Quelle ricette troppo deboli
di
Michele Salvati
dal Corriere della Sera del 23/2/09
Sarebbe sbagliato se la discussione su «Il contratto con gli italiani» di Berlusconi, provocata dal bel libro di Luca Ricolfi («Tempo scaduto», Il Mulino), acquistasse un significato maggiore di quello che può avere nella valutazione del governo di centrodestra. Dalla sua analisi Ricolfi trae la conclusione che il contratto non è stato rispettato (non si rispetta un contratto se si soddisfano solo in parte gli impegni assunti) e dunque Berlusconi dovrebbe oggi onorare la promessa di non presentarsi alle elezioni.
Ma basare su uno strumento propagandistico, sia pure efficace e innovativo come il contratto «stipulato» a Porta a Porta, il giudizio su chi votare nelle prossime elezioni politiche significa accettare l'agenda di una delle due parti in causa: anche se Berlusconi avesse rispettato il suo contratto al 100 per cento, il governo ha fatto (o non ha fatto) tante altre cose che possono egualmente indurre un elettore a preferirgli l'avversario. Ce n'è una, in particolare, su cui vorrei insistere, perché il centrodestra sembra non aver tratto alcuna lezione dalla sua esperienza di governo e presenta un programma per la prossima legislatura molto simile al precedente. La promessa cardine del «contratto», quella della riduzione delle imposte sul reddito, era giustificata da un'analisi che faceva risalire il ristagno economico del nostro Paese alla debolezza della domanda, allo scarso dinamismo dei consumi: bastava lasciare un po' più di quattrini nelle tasche degli italiani, e insieme lasciare un po' più libere le imprese sul mercato del lavoro, per far ripartire la macchina ingrippata dell'economia italiana.

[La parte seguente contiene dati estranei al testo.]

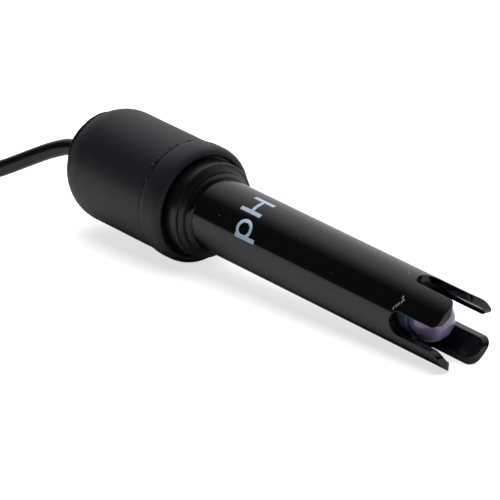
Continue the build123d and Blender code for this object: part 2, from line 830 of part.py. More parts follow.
# The electrode rests on the front ring's bulge and on the slot edges of its two lowest prongs.
prong_foot_r = tube_r * math.cos(math.asin(slot_w / 2 / tube_r))
rest_tilt = math.degrees(
    math.atan2(bulge_r - prong_foot_r, tip_x - prong_corner_r - bulge_x)
)
laid = Rot(Y=rest_tilt)
outer_pieces = ("body_tube", "front_ring", "grip_sleeve", "grommet")
laid_box = Compound(children=[laid * electrode[n] for n in outer_pieces]).bounding_box()
rest = Pos(-laid_box.center().X, 0, -laid_box.min.Z) * laid


def at_rest(x):
    """A point of the electrode's axis in the frame of the whole."""
    point = (rest * Pos(x, 0, 0)).position
    return (point.X, point.Y, point.Z)


plug_foot_x = sleeve_l - sleeve_grip_edge
plug_tilt = math.degrees(
    math.atan2((sleeve_grip_d - boot_end_d) / 2, plug_end_x - plug_foot_x)
)
plug_place = Rot(Y=plug_tilt)
plug_pieces = {
    "coupling_sleeve": coupling_sleeve(),
    "plug_body": plug_body(),
    "plug_insulator": plug_insulator(),
    "plug_pin": plug_pin(),
    "plug_lead_end": plug_lead_end(),
    "plug_gasket": plug_gasket(),
    "thrust_washer": thrust_washer(),
    "plug_ferrule": plug_ferrule(),
    "plug_boot": plug_boot(),
}
plug_box = (plug_place * plug_pieces["plug_boot"]).bounding_box()
sleeve_box = (plug_place * plug_pieces["coupling_sleeve"]).bounding_box()
plug_rest = (
    Pos(
        plug_boot_x - plug_box.max.X,
        plug_y,
        -min(plug_box.min.Z, sleeve_box.min.Z),
    )
    * plug_place
)


def at_plug(x):
    """A point of the plug's axis in the frame of the whole."""
    point = (plug_rest * Pos(x, 0, 0)).position
    return (point.X, point.Y, point.Z)


nose_x = grip_back_x - grommet_nose_l
cord_points = [at_rest(jacket_end_x), at_rest(nose_x - exit_straight)]
cord_points += cord_route
cord_points += [(near_loop_x, lane_y, cord_r)]
tail_points = [(far_loop_x, lane_y, hank_h - cord_r)]
tail_points += tail_route
tail_points += [at_plug(plug_end_x + tail_straight), at_plug(plug_end_x - tail_seat)]

nodes = {name: rest * shape for name, shape in electrode.items()}
nodes |= {name: plug_rest * shape for name, shape in plug_pieces.items()}
nodes["cord_hank"] = cord_hank()
nodes["cord"] = lead(cord_points, "cord") - nodes["cord_hank"]
nodes["cord_tail"] = lead(tail_points, "cord_tail") - nodes["cord_hank"]
nodes["cord_tie"] = cord_tie()

os.makedirs("parts", exist_ok=True)
for name, shape in nodes.items():
    export_step(shape, f"parts/{name}.step")

print("rest tilt", round(rest_tilt, 3), "plug tilt", round(plug_tilt, 3))
print("lead exit", [round(v, 3) for v in at_rest(nose_x)])
print("cord points", [[round(v, 2) for v in p] for p in cord_points])
print("tail points", [[round(v, 2) for v in p] for p in tail_points])
print("plug nose", [round(v, 2) for v in at_plug(0)])
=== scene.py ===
"""The looks of a combination pH electrode with its lead, laid nose down on a pale floor."""

from __future__ import annotations

import json
import logging
import math
from dataclasses import dataclass, field
from enum import Enum
from typing import Any

import bmesh
import bpy
from mathutils import Matrix, Vector, noise

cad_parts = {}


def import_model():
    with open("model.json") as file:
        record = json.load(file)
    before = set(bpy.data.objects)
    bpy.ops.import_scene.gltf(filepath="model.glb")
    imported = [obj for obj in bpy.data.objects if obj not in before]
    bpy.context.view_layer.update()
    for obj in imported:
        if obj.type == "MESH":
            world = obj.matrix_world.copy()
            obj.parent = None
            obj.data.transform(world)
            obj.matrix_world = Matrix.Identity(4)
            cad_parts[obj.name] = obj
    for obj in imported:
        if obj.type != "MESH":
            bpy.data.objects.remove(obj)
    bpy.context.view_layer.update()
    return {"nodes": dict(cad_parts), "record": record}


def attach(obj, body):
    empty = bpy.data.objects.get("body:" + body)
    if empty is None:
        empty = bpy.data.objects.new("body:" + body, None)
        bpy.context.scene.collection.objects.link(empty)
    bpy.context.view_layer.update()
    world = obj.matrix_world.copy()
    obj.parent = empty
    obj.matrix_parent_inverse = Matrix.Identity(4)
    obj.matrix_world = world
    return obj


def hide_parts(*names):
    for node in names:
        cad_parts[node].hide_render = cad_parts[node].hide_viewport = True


LOG = logging.getLogger("ph_electrode")
MM = 0.001
PHOTO_SIZE = 500
ELECTRODE_BODY = "electrode"  # the body that every added piece rides on
TUBE_MOUNT_X = 29.5  # where the tube's mount lies on the electrode's axis, in millimetres
PLUG_MOUNT_X = 0.0  # where the plug's mount lies on the plug's axis, in millimetres
CAMERA_SIDE_DEG = 31.4  # from the camera's side of an axis round to -Y, downwards
UNIT_HALF = 0.5  # half a square or disc of size 1, which is then scaled to its real size

Point = tuple[float, float, float]
Outline = list[tuple[float, float]]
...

Questa è una visione dei nostri guai del tutto sbagliata e Francesco Giavazzi (Corriere, 17 febbraio, e poi ancora ieri) ha fatto bene a ribadire il giudizio contrario, comune a gran parte degli economisti: i nostri guai derivano da una scarsa competitività dell'economia italiana, che può essere curata solo con un'opera inflessibile e paziente di eliminazione di rendite, di liberalizzazione dei mercati, di aumento dell'efficienza, di contenimento dei costi, di stimolo all'innovazione. Queste sono le vere ricette per curare il declino, assai poco seducenti per gli elettori: chi volesse scriverle su un nuovo contratto non otterrebbe molti consensi. E infatti Berlusconi si guarda bene dallo scriverle. Forse anche dal pensarle, perché un'immagine disastrosa dello stato dell'economia italiana come quella confermata dalle stime della Commissione europea che tutti i giornali hanno commentato ieri è intollerabile anche per le teste migliori del centrodestra.
A Davos, tre settimane fa, Tremonti se l'è presa con un economista che paventava per l'Italia una crisi argentina: ma quale può essere lo sbocco di una situazione così grave — e l'Unione europea oggi non ci fornisce alcun albero a cui legarci per resistere alle tentazioni — se non riusciamo a impostare con le nostre sole forze un programma che accetti i costi politici di un grande sforzo competitivo. Da quanto si deduce dal suo programma, il centrosinistra sembra più consapevole delle condizioni reali della nostra economia e della necessità di una politica dell'offerta. Ma è pienamente legittimo chiedersi se i riformisti avranno la forza di imporre all'intera coalizione le misure impopolari che discendono da quell'analisi: è questo il motivo per cui le esitazioni sulla Tav — pienamente legittime se affrontate e risolte a tempo debito — fanno una brutta impressione quando sembrano essere la conseguenza del riaccendersi di proteste popolari condivise e ampliate dalle componenti più radicali dello schieramento di centrosinistra.